I would look at it as that you’re not really giving another argument apart from appealing to symmetry; rather, you’re augmenting the symmetry argument itself by giving a slight bit of extra justification for the symmetry principle to begin with (essentially, by saying that since finite volume (i.e., measure in proportion to [0, 1]) is symmetric under permutation, so should be probability (i.e., measure proportional to the entire line)).

Ok. This supports the OP’s 3). Now let’s do 1) and 2) in the exact same way:

1): The map which sends (A, B, C) to (A, B, C + B - A) is measure-preserving (in geometric terminology, shearing is volume-preserving). But the image under this map of {(A, B, C) | C < A} is {(A, B, C) | C < A} U {(A, B, C) | C = A} U {(A, B, C) | C is between A and B}, yielding the equation P(C < A) = P(C < A) + P(C = A) + P(C is between A and B). Setting P(C = A) to zero in accordance with zero measure, and then cancelling out the P(C < A), we find that P(C is between A and B) = 0.

2): The map M which sends (A, B, C) to (C - (A - C), B, C) is measure-preserving (in geometric terminology, shearing combined with reflection is volume-preserving); so is the map N which sends (A, B, C) to (A, C - (B - C), C), and thus so is the composite map MN.

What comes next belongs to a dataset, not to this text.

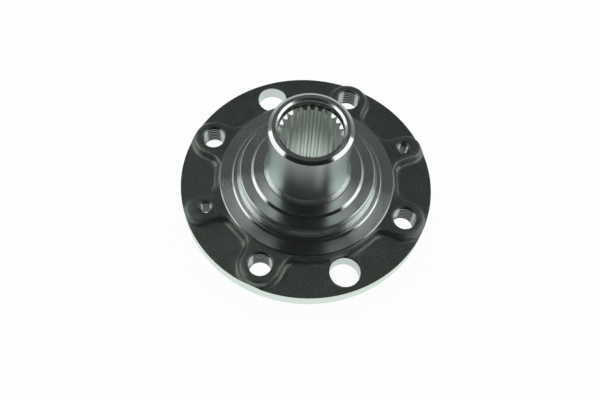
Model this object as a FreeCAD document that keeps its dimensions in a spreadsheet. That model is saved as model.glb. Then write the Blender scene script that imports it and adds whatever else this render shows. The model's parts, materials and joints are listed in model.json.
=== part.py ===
import FreeCAD, Part
import math
import os
import Sketcher

# One-piece driven wheel hub: a forging with a lobed flange, turned shoulders, a ground bearing nose
# and a splined bore. Millimetres, +Z along the axis towards the nose, z = 0 on the face that the
# brake disc bolts against, and +X through one of the two disc screw holes.

NODE = "hub_flange"

# Driving sizes. A rise is a height above the surface before it, going up towards the nose, and a
# width or margin is radial, out from the surface before it. The ones from the nose radius to the
# pitch circle add up to the 50 mm that a 100 mm bolt circle needs.
SIZES = {
    # bearing nose
    "nose_diameter": 37.0,
    "nose_length": 33.65,
    "nose_root_fillet": 2.5,
    "nose_lead_width": 1.6,
    "nose_lead_height": 1.1,
    # turned collar, boss, step and land, from the nose outwards and downwards
    "collar_width": 6.6,
    "collar_rise": 1.2,
    "boss_width": 6.2,
    "boss_rise": 5.5,
    "boss_cove": 2.4,
    "boss_chamfer": 0.25,
    "step_width": 3.4,
    "step_rise": 0.7,
    "land_width": 6.55,
    "land_rise": 0.9,
    "land_chamfer": 0.25,
    # forged pad with raised lobes round the tapped holes
    "ledge_width": 1.05,
    "lobe_rise": 3.8,
    "lobe_draft": 15.0,
    "lobe_blend": 5.5,
    "bolt_lobe_wall": 3.0,
    "screw_lobe_wall": 2.7,
    "lobe_edge_bevel": 0.7,
    "lobe_foot_bevel": 1.2,
    # pitch circle of all the holes, and the web outside it
    "pitch_margin": 7.7,
    "rim_margin": 9.8,
    "lobe_end_inset": 1.0,
    "web_thickness": 7.7,
    "rim_chamfer": 0.6,
    "forging_allowance": 4.0,
    # holes, a screw or access hole midway between two bolt holes
    "bolt_holes": 4,
    "bolt_tap_diameter": 10.5,
    "bolt_countersink": 0.95,
    "screw_holes": 2,
    "screw_tap_diameter": 5.0,
    "screw_countersink": 1.2,
    "access_holes": 2,
    "access_diameter": 14.0,
    "access_chamfer": 0.3,
    # bore at the nose end, from the nose's outside inwards
    "relief_wall": 3.95,
    "relief_depth": 5.2,
    "mouth_cone_width": 0.75,
    "mouth_cone_height": 1.2,
    "spline_shoulder": 0.15,
    "spline_depth": 1.25,
    "spline_teeth": 26,
    "spline_tip_width": 0.88,
    "spline_flank_angle": 30.0,
    "spline_clocking": 4.1,
    "spline_lead_height": 1.0,
    # outboard side: centring spigots for the disc and the wheel, and the nut recess inside them
    "disc_spigot_diameter": 61.0,
    "disc_spigot_length": 5.0,
    "spigot_step": 0.5,
    "spigot_length": 12.0,
    "spigot_chamfer": 1.0,
    "spigot_wall": 7.5,
    "recess_depth": 17.5,
    "recess_bevel": 1.5,
    # how far a cut runs past the surfaces that it opens
    "overrun": 1.0,
}

# Heights above the disc face, as formulas on the sizes.
LOBE_TOP = "(web_thickness + lobe_rise)"
LAND_TOP = "(%s + land_rise)" % LOBE_TOP
STEP_TOP = "(%s + step_rise)" % LAND_TOP
BOSS_TOP = "(%s + boss_rise)" % STEP_TOP
COLLAR_TOP = "(%s + collar_rise)" % BOSS_TOP
NOSE_TOP = "(%s + nose_length)" % COLLAR_TOP
RELIEF_FLOOR = "(%s - relief_depth)" % NOSE_TOP
RECESS_CEILING = "(recess_depth - spigot_length)"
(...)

But the image of the set {(A, B, C) | A < C & B < C} under M, N, and MN is {(A, B, C) | C < A & B < C}, {(A, B, C) | A < C & C < B}, and {(A, B, C) | C < A & C < B}, respectively. Giving these disjoint events equal probabilities, and noting that the complement of their union has measure zero, we find that each has probability 1/4; thus, combining the middle two, we find that P(C is between A and B) = 1/2.

(I want to emphasize again that I do not consider the above to be different arguments from those given in the OP; rather, I consider them particular augmentations of the OP’s own arguments, establishing a little further the grounds from which one might draw the symmetry principles implicitly appealed to in each case)

Minor typo, but the parentheticals should of course read “(i.e., measure in proportion to the unit cube)” and “(i.e., measure in proportion to the entirety of R[sup]3[/sup])”.